**Challenge:** The lines to return are those from the one containing "lamp_spacers();" down to the one containing "if empty is", inclusive; return them exactly and nothing else.

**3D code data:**
○ ○ ○ ○

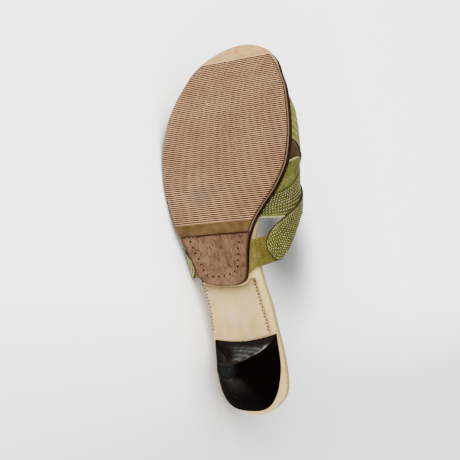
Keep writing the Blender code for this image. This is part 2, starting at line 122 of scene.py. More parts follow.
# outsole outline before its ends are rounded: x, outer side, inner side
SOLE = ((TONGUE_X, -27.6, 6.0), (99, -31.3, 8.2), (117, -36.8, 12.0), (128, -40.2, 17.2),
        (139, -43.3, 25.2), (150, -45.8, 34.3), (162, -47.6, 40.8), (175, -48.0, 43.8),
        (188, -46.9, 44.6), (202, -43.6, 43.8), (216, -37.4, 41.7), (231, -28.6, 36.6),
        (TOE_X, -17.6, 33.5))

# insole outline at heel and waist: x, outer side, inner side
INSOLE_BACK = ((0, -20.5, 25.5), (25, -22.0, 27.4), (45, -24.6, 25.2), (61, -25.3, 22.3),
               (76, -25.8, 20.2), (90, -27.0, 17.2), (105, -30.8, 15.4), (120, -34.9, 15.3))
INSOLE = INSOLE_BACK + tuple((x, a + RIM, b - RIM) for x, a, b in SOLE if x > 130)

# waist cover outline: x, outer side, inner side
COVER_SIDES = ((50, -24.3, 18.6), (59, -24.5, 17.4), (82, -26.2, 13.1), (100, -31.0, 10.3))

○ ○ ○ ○

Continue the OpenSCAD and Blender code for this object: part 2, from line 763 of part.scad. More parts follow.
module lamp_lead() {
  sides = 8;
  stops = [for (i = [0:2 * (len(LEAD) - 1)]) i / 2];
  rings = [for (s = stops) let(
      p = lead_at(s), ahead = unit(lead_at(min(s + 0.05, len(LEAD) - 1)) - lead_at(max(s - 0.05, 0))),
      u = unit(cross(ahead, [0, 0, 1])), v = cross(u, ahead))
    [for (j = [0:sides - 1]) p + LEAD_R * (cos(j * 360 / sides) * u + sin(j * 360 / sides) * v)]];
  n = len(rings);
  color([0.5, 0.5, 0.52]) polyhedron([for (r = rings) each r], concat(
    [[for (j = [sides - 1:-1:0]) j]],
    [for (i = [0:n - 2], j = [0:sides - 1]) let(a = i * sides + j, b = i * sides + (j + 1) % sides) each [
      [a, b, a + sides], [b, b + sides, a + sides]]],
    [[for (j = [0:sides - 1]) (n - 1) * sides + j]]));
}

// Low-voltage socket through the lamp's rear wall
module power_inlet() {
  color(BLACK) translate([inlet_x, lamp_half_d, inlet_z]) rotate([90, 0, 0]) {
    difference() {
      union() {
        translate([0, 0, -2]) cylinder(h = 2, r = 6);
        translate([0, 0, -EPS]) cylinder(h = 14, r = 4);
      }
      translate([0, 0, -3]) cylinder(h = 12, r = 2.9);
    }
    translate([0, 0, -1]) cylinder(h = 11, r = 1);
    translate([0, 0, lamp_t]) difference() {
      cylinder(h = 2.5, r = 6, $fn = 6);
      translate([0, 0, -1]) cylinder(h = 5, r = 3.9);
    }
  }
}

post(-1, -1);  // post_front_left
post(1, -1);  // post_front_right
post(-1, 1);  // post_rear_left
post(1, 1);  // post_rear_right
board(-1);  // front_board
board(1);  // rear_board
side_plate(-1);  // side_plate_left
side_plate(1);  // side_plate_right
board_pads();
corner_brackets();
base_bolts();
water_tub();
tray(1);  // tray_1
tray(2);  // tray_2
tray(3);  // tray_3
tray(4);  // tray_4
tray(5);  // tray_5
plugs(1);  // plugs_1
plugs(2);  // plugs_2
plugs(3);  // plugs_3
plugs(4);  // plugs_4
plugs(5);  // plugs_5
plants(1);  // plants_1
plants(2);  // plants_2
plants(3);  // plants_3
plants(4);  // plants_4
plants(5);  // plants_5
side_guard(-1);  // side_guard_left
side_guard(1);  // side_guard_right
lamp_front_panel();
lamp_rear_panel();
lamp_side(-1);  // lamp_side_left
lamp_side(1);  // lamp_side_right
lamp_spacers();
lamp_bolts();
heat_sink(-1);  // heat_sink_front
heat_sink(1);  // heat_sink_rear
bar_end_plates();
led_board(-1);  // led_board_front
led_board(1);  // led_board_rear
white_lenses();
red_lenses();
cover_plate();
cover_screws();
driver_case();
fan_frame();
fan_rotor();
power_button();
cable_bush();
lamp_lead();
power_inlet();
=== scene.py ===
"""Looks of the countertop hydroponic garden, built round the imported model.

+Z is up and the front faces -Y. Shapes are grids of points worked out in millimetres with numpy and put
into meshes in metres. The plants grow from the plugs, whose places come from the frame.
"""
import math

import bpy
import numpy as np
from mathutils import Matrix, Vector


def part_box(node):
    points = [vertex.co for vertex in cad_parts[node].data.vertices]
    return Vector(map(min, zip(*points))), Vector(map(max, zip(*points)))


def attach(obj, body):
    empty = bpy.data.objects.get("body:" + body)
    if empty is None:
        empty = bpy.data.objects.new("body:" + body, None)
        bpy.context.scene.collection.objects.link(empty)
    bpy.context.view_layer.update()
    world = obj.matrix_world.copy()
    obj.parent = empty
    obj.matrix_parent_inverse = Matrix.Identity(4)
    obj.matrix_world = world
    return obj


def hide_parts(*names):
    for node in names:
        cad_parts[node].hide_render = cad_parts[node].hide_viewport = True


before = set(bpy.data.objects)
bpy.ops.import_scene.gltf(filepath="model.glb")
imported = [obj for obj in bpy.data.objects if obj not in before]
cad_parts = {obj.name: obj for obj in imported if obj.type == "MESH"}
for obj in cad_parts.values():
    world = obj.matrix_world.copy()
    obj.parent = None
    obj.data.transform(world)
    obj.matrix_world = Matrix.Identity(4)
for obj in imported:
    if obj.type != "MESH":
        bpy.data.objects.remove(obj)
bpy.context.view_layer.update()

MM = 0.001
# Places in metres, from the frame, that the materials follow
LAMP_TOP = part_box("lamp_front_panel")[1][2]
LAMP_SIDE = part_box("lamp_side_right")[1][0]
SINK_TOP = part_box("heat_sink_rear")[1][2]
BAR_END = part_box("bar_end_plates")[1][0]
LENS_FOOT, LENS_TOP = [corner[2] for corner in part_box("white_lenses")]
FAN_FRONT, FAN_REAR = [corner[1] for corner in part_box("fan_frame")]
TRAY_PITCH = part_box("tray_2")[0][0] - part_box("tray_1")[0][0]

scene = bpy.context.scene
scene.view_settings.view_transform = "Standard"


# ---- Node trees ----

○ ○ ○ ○

**Correct output:**
lamp_spacers();
lamp_bolts();
heat_sink(-1);  // heat_sink_front
heat_sink(1);  // heat_sink_rear
bar_end_plates();
led_board(-1);  // led_board_front
led_board(1);  // led_board_rear
white_lenses();
red_lenses();
cover_plate();
cover_screws();
driver_case();
fan_frame();
fan_rotor();
power_button();
cable_bush();
lamp_lead();
power_inlet();
=== scene.py ===
"""Looks of the countertop hydroponic garden, built round the imported model.

+Z is up and the front faces -Y. Shapes are grids of points worked out in millimetres with numpy and put
into meshes in metres. The plants grow from the plugs, whose places come from the frame.
"""
import math

import bpy
import numpy as np
from mathutils import Matrix, Vector


def part_box(node):
    points = [vertex.co for vertex in cad_parts[node].data.vertices]
    return Vector(map(min, zip(*points))), Vector(map(max, zip(*points)))


def attach(obj, body):
    empty = bpy.data.objects.get("body:" + body)
    if empty is None:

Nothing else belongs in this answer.